Jakarta, IDN Times - Pagi itu awal November 1965, Soediran berada di rumah bersama keluarganya. Dia mendengar kabar ada kericuhan penangkapan massal akibat peristiwa Gerakan 30 September (G30S) yang diduga didalangi Partai Komunis Indonesia (PKI).

Soediran risau lantaran banyak teman-temannya yang ditangkap karena disebut-sebut terlibat peristiwa pemberontakan yang menewaskan tujuh petinggi TNI AD yaitu Jenderal Ahmad Yani, Letjen Suprapto, Letjen S. Parman, Letjen M.T Haryono, Mayjen D.I Panjaitan, Mayjen Sutoyo, Brigjen Katamso, Kapten Pierre Tendean, dan Ade Irma Suryani yang merupakan anak dari Jenderal A.H Nasution.

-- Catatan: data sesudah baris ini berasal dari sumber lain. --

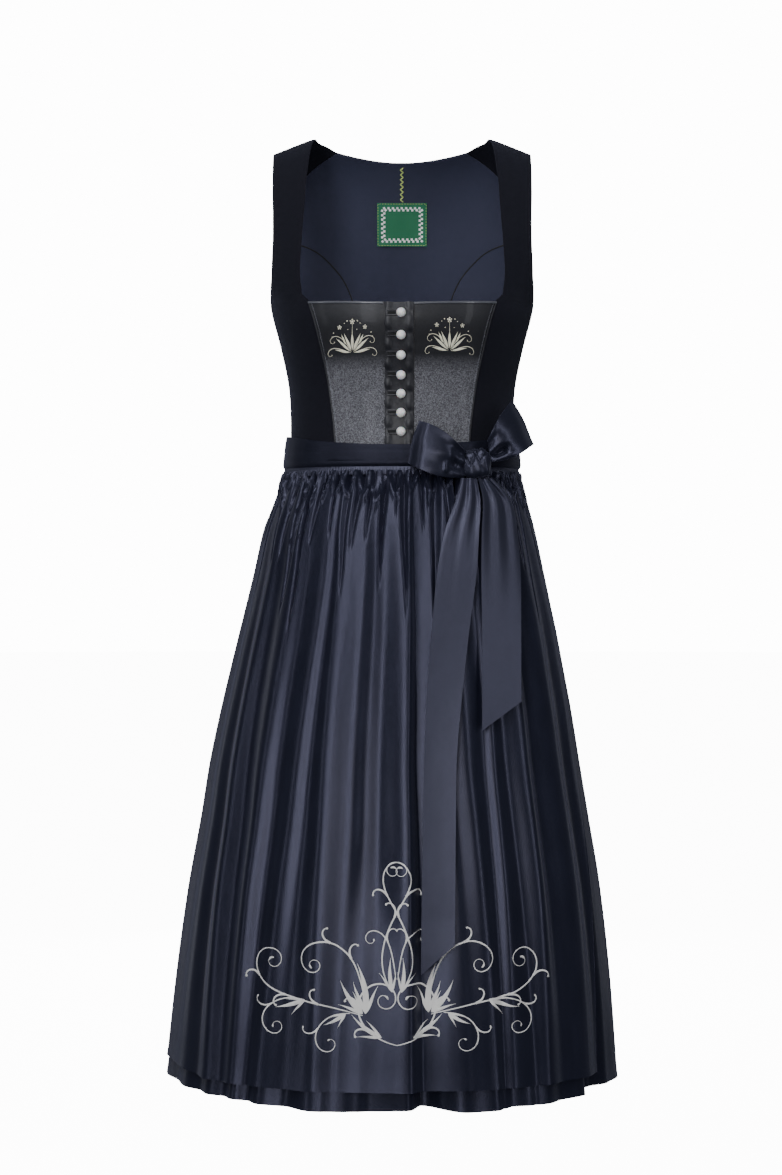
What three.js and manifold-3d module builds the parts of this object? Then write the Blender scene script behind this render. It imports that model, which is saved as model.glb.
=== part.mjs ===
// A dirndl dress, worn form with nobody in it: sleeveless bodice with a square neck and a leather bib,
// gathered underskirt, gathered apron, and the apron's sash tied in a bow on the wearer's left.
//
// Millimetres, +Z up, front towards -Y, the wearer's left towards +X. The origin is on the ridge of the
// shoulders, in the dress's middle plane. Every piece is a cloth wall laid on a surface: a surface gives
// a point for two parameters, a piece is a grid of those parameters, and the wall is that grid moved out
// along the surface's normal.

import * as THREE from "three";
import { mergeVertices } from "three/addons/utils/BufferGeometryUtils.js";
import Module from "manifold-3d";

const wasm = await Module();
wasm.setup();

// ---------------------------------------------------------------- driving dimensions

const SEAM_GAP = 0.3; // between two pieces that are sewn together
const BODICE_CLOTH = 1.5;
const LEATHER = 1.4;
const LINING_CLOTH = 1.0;
const SATIN = 1.2;
const PLACKET_LEATHER = 1.6;
const LABEL_CLOTH = 0.8;

const NECK_POINT = 104; // where the shoulder starts to fall, from the middle
const SHOULDER_FALL = 0.4; // drop of the shoulder for each mm outwards
const SHOULDER_ROUNDING = 8;
const FALL_ENDS = [-40, -150]; // levels between which the shoulder's fall fades out
const BODY_FULLNESS = 2.3; // exponent of the bodice's sections: 2 is an ellipse

const WAIST = -386;
const SASH_BOTTOM = -397;
const SASH_TOP_FRONT = -373;
const SASH_TOP_RISE = 14.5; // how much higher the sash sits at the sides and back
const SASH_EASE = 4.4; // from the bodice to the sash
const BAND_TOP = -397.4;
const BAND_BOTTOM = -406;
const BAND_EASE = 3.6;
const APRON_TOP = -405.3;
const APRON_HEM = -1097.5;
const APRON_CORNER_RISE = 8; // the apron's hem is higher at the wearer's right edge
const SKIRT_HEM = -1119.6;

const FOLD_GROWTH = 0.75; // folds deepen with this power of the way down
const APRON_EASE = 4.6; // from the underskirt to the apron, inner face to inner face

const SIDE = Infinity; // "as far as the side seam" in a panel's rows
const BIB_MEETS = 8; // the two bib halves meet this far to the wearer's right of the middle
const PLACKET = { right: 20, left: 12, lift: LEATHER + 0.4 };
const BUTTONS = { count: 7, x: -1.7, first: -222.7, pitch: 22.4, radius: 5.5, shank: 0.55 };
const BUTTONHOLE = { from: -18.4, to: -0.6, width: 1.6 };
const LABEL = { right: 30.4, left: 31.1, top: 65, bottom: 117, gap: 1 };

// ---------------------------------------------------------------- tables

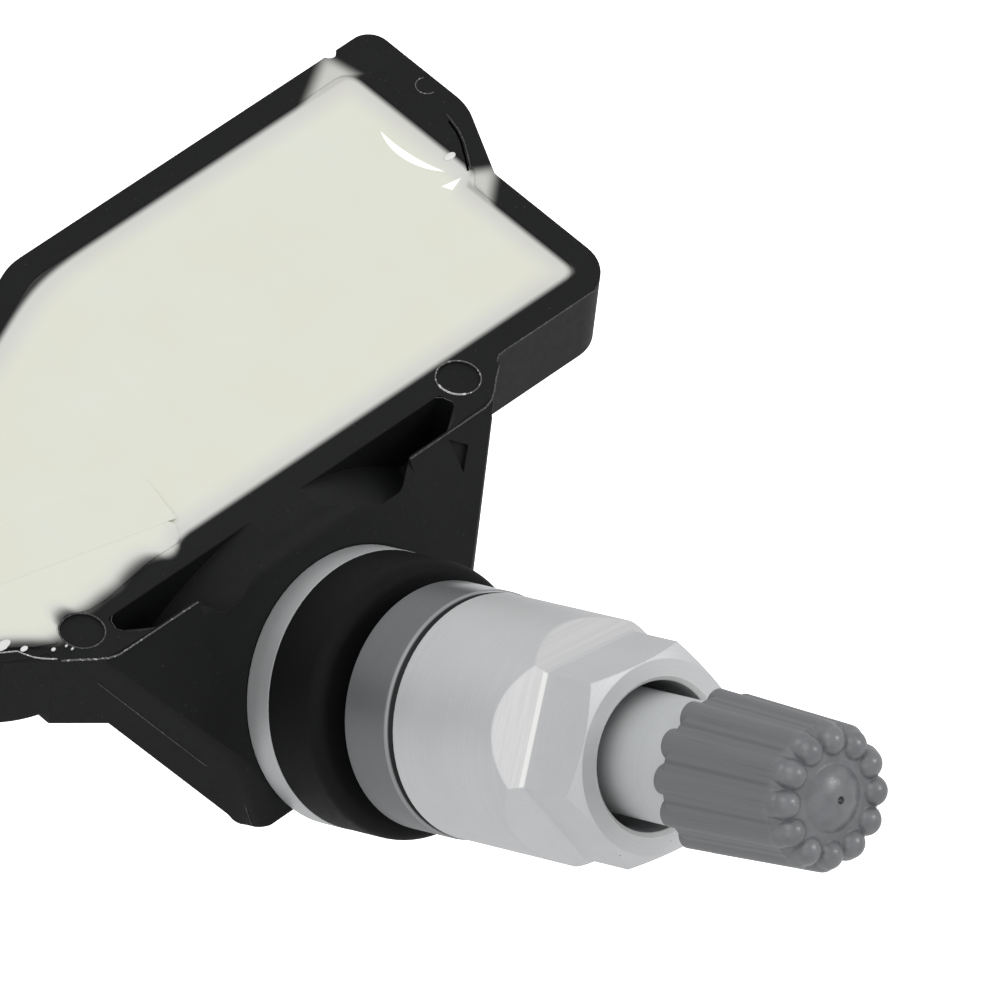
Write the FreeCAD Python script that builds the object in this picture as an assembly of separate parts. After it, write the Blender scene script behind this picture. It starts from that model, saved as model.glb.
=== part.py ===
# Tyre pressure sensor with a clamp-in metal valve.
#
# Frame, in millimetres: the origin is where the valve's axis meets the inner face of the wheel rim.
# +X runs along the box. The valve points to -Y and is tilted up towards +Z.
# +Z is the normal of the box's potted face.
# "Station" is the distance along the valve's axis from the origin, positive towards the valve's tip.

import FreeCAD
import Part
import math
import os

Vec = FreeCAD.Vector

# Valve axis
valve_tilt = 31.0               # from the box's base plane, degrees

# Box of the housing
box_right = 29.4                # from the valve's axis to the right end
box_left = 24.5                 # from the valve's axis to the left end
box_width = 24.67               # from the front wall to the back wall
box_height = 5.76
box_front = 13.75               # from the origin to the front wall
box_top = 5.94                  # potted face
front_wall = 1.66
back_wall = 1.75
right_wall = 1.73
left_wall = 1.9
floor_thickness = 1.0
box_corner = 2.8                # corner radius of the plan
front_left_radius = 8.0         # the front left corner is fuller
back_left_run = 25.8            # length along X of the slanted back left corner
back_left_slope = 23.0          # angle of the slanted corner to the back wall, degrees
corner_slant_radius = 4.5
ear_reach = 2.75                # how far the ear stands out of the right end
ear_start = 10.9                # from the front wall to the ear
ear_slope = 5.2                 # length of the ear's sloping flank
ear_foot_radius = 0.5
ear_shoulder_radius = 4.0
ear_corner = 1.4
ear_nick_place = 0.7            # small nick in the back wall beside the ear, from the right end
ear_nick_radius = 0.5
ear_nick_depth = 0.35
ear_wall_outset = 1.0           # the cavity widens by this much inside the ear
cavity_corner = 1.26
cavity_front_left = 6.2         # radius of the cavity's front left corner
base_edge = 0.3                 # chamfer round the base

# Neck plate that carries the valve
neck_face = -6.5                # station of its front face
neck_thickness = 2.9
neck_tip = -4.8                # level of its lower end, up from the valve's axis
neck_half_top = 18.66           # half width where it leaves the box
neck_half_low = 9.47            # half width of its lower part
neck_start = 0.35               # from the front wall to the start of its slanted sides
neck_low = 8.13                 # from the front wall to the end of its slanted sides
neck_corner = 1.8
neck_edge = 1.45                 # rounding between front face and sides
neck_root_radius = 1.0          # hollow between underside and base
neck_tip_radius = 0.5
shoulder_radius = 2.0           # rounding between potted face and front face
shoulder_half = 8.85            # half width of that rounding; the edge is sharp beyond it
wing_crease = [(8.89, 10.43), (7.76, 4.46)]  # across and up from the valve's axis
wing_turn = 2.5                 # how far each wing is turned outwards, degrees

# Pockets between the neck plate and the box, open at the top
pocket_depth = 4.5
pocket_plan = [                 # across from the valve's axis and from the front wall, with the rounding
    (1.6, 0.0, 0),
    (14.0, 0.0, 0.4),
    (14.18, 1.1, 0.6),
    (12.2, 2.42, 0.6),
    (9.0, 2.42, 0.8),
    (7.6, 3.35, 1.2),
    (1.6, 3.35, 0),
]
hub_front_radius = 11.05        # cone round the valve that the pockets stop at
hub_flare = 0.58
hub_above = 3.0                 # the cone is drawn from this far in front of the face
hub_depth = 16.0
pad_place = 15.8                # round pads left by the ejector pins
pad_inset = 0.26                # from the front wall
pad_radius = 1.4
pad_depth = 0.12
dent_depth = 0.45               # triangular dent in the right wing
dent_corners = [(12.1, 10.4), (13.4, 9.3), (12.4, 7.9)]  # across and up from the valve's axis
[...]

Kerisauan Soediran bukan tanpa alasan. Pria yang berprofesi sebagai Pegawai Negeri Sipil (PNS) di Badan Kepegawaian Negara (BKN) ini merupakan anggota Sentral Organisasi Buruh Seluruh Indonesia (SOBSI), yang pada saat itu dekat dengan PKI. SOBSI merupakan salah satu organisasi yang dikenal berafiliasi dengan PKI (onderbouw) sama seperti Gerakan Wanita Indonesia (Gerwani) dan Pemuda Rakjat.

"Kerisauan mbah ini terbukti, pada November 1965, dia ditangkap oleh tentara dan dibawa ke Penjara Wirogunan, Yogyakarta. Kakek ditahan sampai 1968," ujar Kartiko Bagas, cucu Soediran, saat dihubungi IDN Times, Jumat (6/10/2023).

Baca Juga: Mengenang G30S dan Pembantaian Massal Masyarakat Sipil yang Dituding PKI

1. Soediran gabung SOBSI untuk memperjuangkan hak buruh

Kisah Soediran Ditangkap karena Gabung SOBSI Pasca-Peristiwa G30S 1965Surat Pemecatan Soediran Yudhi dari BKN Pasca G30S PKI (IDN Times/Dok. Istimewa)

Soediran Yudhi Raharto, pria kelahiran 1939 itu merupakan salah satu korban penangkapan dan penahanan massal pasca-peristiwa G30S PKI. Dengan dalih gerakan tumpas PKI, "Ganyang PKI", Soediran ditangkap dan disiksa tanpa peradilan apapun.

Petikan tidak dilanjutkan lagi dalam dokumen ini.